§ Problem statement:
Every record below should be printed exactly as it appears.

§ Source records:
#####

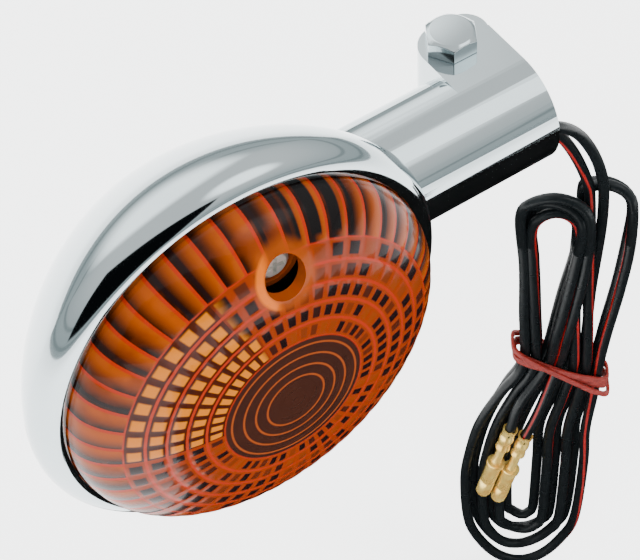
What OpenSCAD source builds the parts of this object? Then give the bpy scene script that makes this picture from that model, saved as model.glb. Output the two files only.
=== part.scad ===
// Motorcycle turn signal: a chrome bowl with a domed lens on a chrome stem.
// Millimetres. The origin is the middle of the clamp mouth at the stem's tail.
// +X leaves the mouth, the lens faces -Y, and +Z is up when the signal is fitted.

/* [Head] */
// Radius of the lens at the chrome rim
lens_r = 40; // [34:0.5:48]
// How far the bowl swells out past the lens
rim_w = 5; // [4:0.1:6]
// How far the widest part of the bowl lies behind the rim
rim_back = 5.5; // [4.5:0.1:6.5]
// Depth behind the rim at which the bowl's side curve would close without its round nose
bowl_depth = 41.3; // [38:0.1:48]
// Fullness of the bowl's back, where 2 is an ellipse
bowl_fullness = 1.523; // [1.45:0.01:1.8]
// Wall of the bowl
bowl_wall = 2.2; // [1.8:0.1:2.6]
// Height of the lens dome above the rim
dome_h = 15.8; // [14.5:0.1:19]
// Fullness of the dome, where 2 is an ellipse
dome_fullness = 2.3; // [2:0.05:2.6]
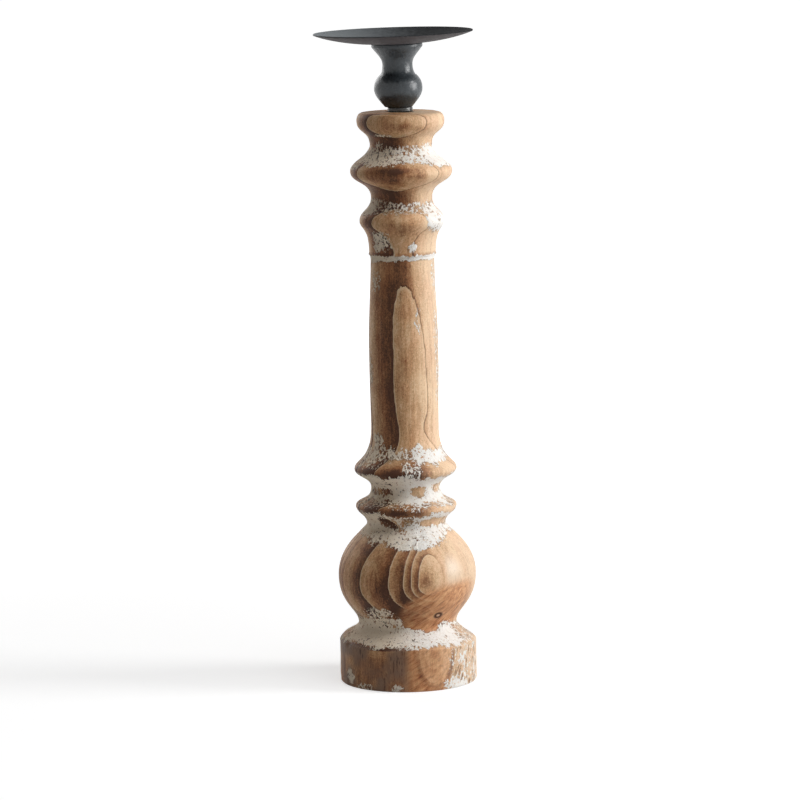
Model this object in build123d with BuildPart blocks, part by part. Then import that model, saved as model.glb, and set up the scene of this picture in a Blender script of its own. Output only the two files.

#####

§ Solved exercise:
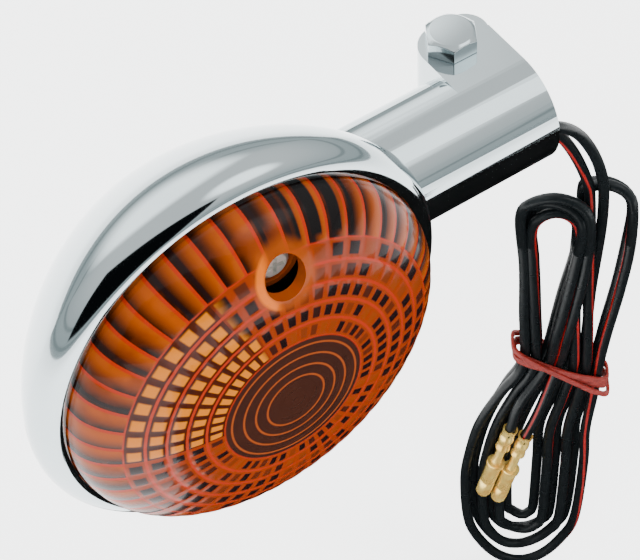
What OpenSCAD source builds the parts of this object? Then give the bpy scene script that makes this picture from that model, saved as model.glb. Output the two files only.
=== part.scad ===
// Motorcycle turn signal: a chrome bowl with a domed lens on a chrome stem.
// Millimetres. The origin is the middle of the clamp mouth at the stem's tail.
// +X leaves the mouth, the lens faces -Y, and +Z is up when the signal is fitted.

/* [Head] */
// Radius of the lens at the chrome rim
lens_r = 40; // [34:0.5:48]
// How far the bowl swells out past the lens
rim_w = 5; // [4:0.1:6]
// How far the widest part of the bowl lies behind the rim
rim_back = 5.5; // [4.5:0.1:6.5]
// Depth behind the rim at which the bowl's side curve would close without its round nose
bowl_depth = 41.3; // [38:0.1:48]
// Fullness of the bowl's back, where 2 is an ellipse
bowl_fullness = 1.523; // [1.45:0.01:1.8]
// Wall of the bowl
bowl_wall = 2.2; // [1.8:0.1:2.6]
// Height of the lens dome above the rim
dome_h = 15.8; // [14.5:0.1:19]
// Fullness of the dome, where 2 is an ellipse
dome_fullness = 2.3; // [2:0.05:2.6]
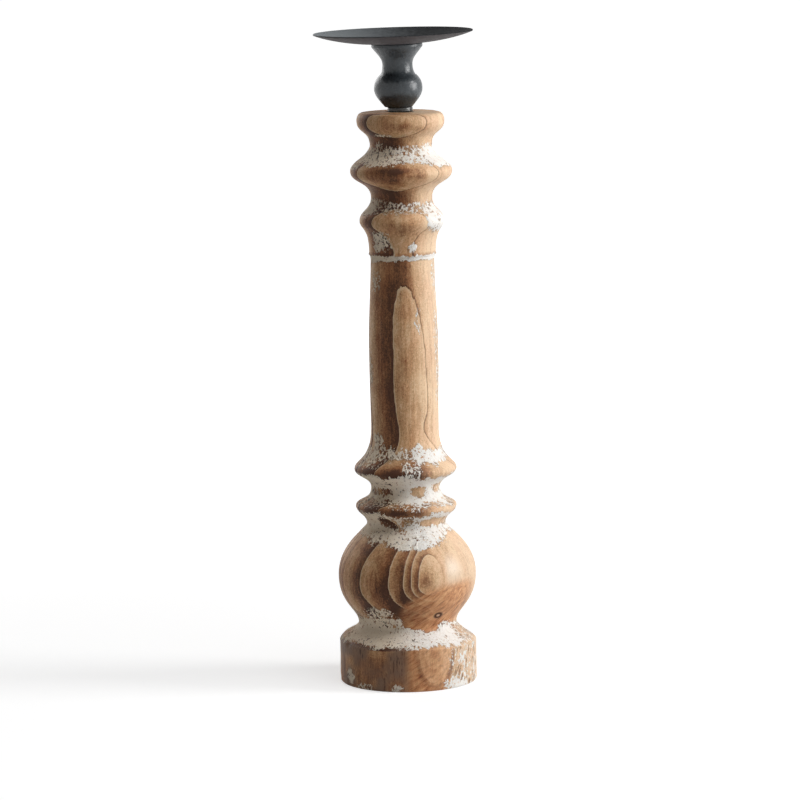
Model this object in build123d with BuildPart blocks, part by part. Then import that model, saved as model.glb, and set up the scene of this picture in a Blender script of its own. Output only the two files.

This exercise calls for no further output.